What I find though is that a lot of people confuse the differences in practices and the people with electronic filing and they want to blame electronic filing for the lack of uniformity. I’m constantly telling people, “It’s not the system, it’s the people.” One of the things we do again in JCIT is trying to get everybody on board and get them all working the same way. It’s tough when everybody’s an elected official and they run their own fiefdom. We don’t have an electronic filing cop. Maybe someday I’ll retire and I’ll do that job, but sometimes we could use one. Somebody just telling people like, “You can’t do that, you can’t do this.” The Court is reluctant to dive into those things and get down into the weeds about some of those local practices.

TALP 3 | Streamline The Appellate Process
Streamline the Appellate Process: Coordinating the electronic-filing system and creating uniform practices among Texas’s 254 counties is a monumental job.
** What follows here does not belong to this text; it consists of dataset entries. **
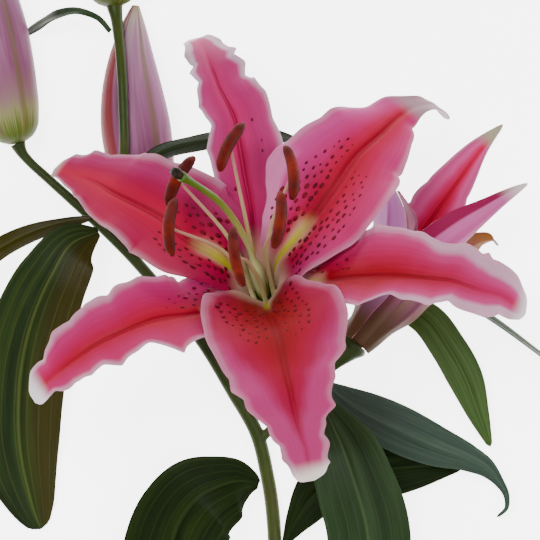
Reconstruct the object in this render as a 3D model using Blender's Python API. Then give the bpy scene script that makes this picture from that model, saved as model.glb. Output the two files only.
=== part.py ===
"""Cut stem of a pink oriental lily, lying on a surface with its open bloom turned up.

The stem carries an open bloom, a half-open bloom, three closed buds, leaves and bracts.
Tables are in millimetres, objects in metres, with +Z up. The stem lies along Y, its cut
end at -Y, and the origin is on the surface under the middle of the whole stem.
"""

import math

import bmesh
import bpy
import numpy as np
from mathutils import Matrix, Vector

MM = 0.001

# The plan is drawn from the stem's first fork, and this point of it becomes the origin.
PLAN_MIDDLE = (-1.0, 27.0, 0.0)

# Each bloom sits on its pedicel's end, leans off the vertical and heads left of +Y.
OPEN_BASE = (1.0, 48.5, 38.0)
OPEN_LEAN = 36.0
OPEN_HEADING = 17.0
HALF_BASE = (31.0, 32.0, 20.0)
HALF_LEAN = 94.0
HALF_HEADING = -37.6

TEPAL_THICK = 0.9
LEAF_THICK = 0.8
SEAT_GAP = 0.4      # between a piece and what it sits on

# Colour (linear), roughness of each material.
FINISHES = {
    "tepal_pink": ((0.62, 0.06, 0.14), 0.45),
    "tepal_outside": ((0.55, 0.22, 0.33), 0.5),
    "bud_mauve": ((0.42, 0.16, 0.24), 0.5),
    "leaf_green": ((0.04, 0.10, 0.025), 0.4),
    "stem_green": ((0.10, 0.17, 0.03), 0.5),
    "filament_green": ((0.45, 0.50, 0.22), 0.5),
    "anther_rust": ((0.22, 0.03, 0.012), 0.85),
    "stigma_purple": ((0.09, 0.02, 0.04), 0.4),
}


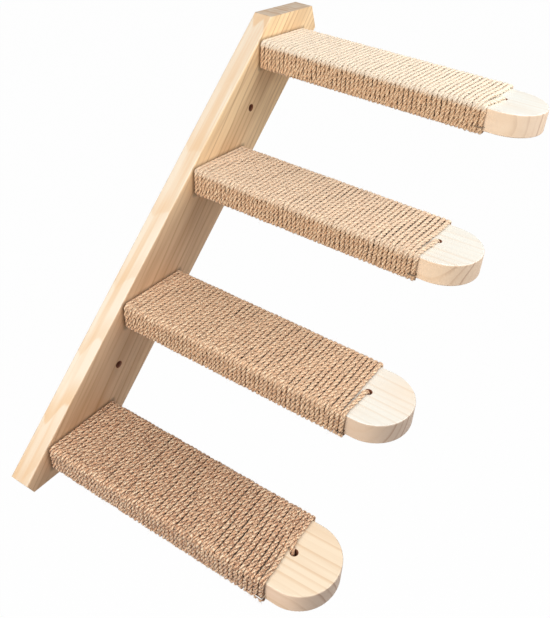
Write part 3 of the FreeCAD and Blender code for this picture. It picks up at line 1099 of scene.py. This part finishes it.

Blake, we appreciate you being here and being accessible both on this show and in general. We’ll throw a Twitter shout-out for you. It’s @BlakeAHawthorne. You have all kinds of practical tips, court resources, and things you put out there on a regular basis. Anyone that practices in any of the appellate courts in Texas needs to follow Blake and pay attention to what he has.

I want to congratulate you guys on doing this. It coalesced around some tweets we exchanged. You guys have been talking about doing this for a while, so I’m glad you did it and you came to the Supreme Court to do it. It’s been a pleasure.

Thanks for having us. I think that our audience is going to want to learn from you more. We hope that you’ll come back again and talk with us some more another time.

I’d love to, anytime.

Thank you, Blake. Thanks for joining us.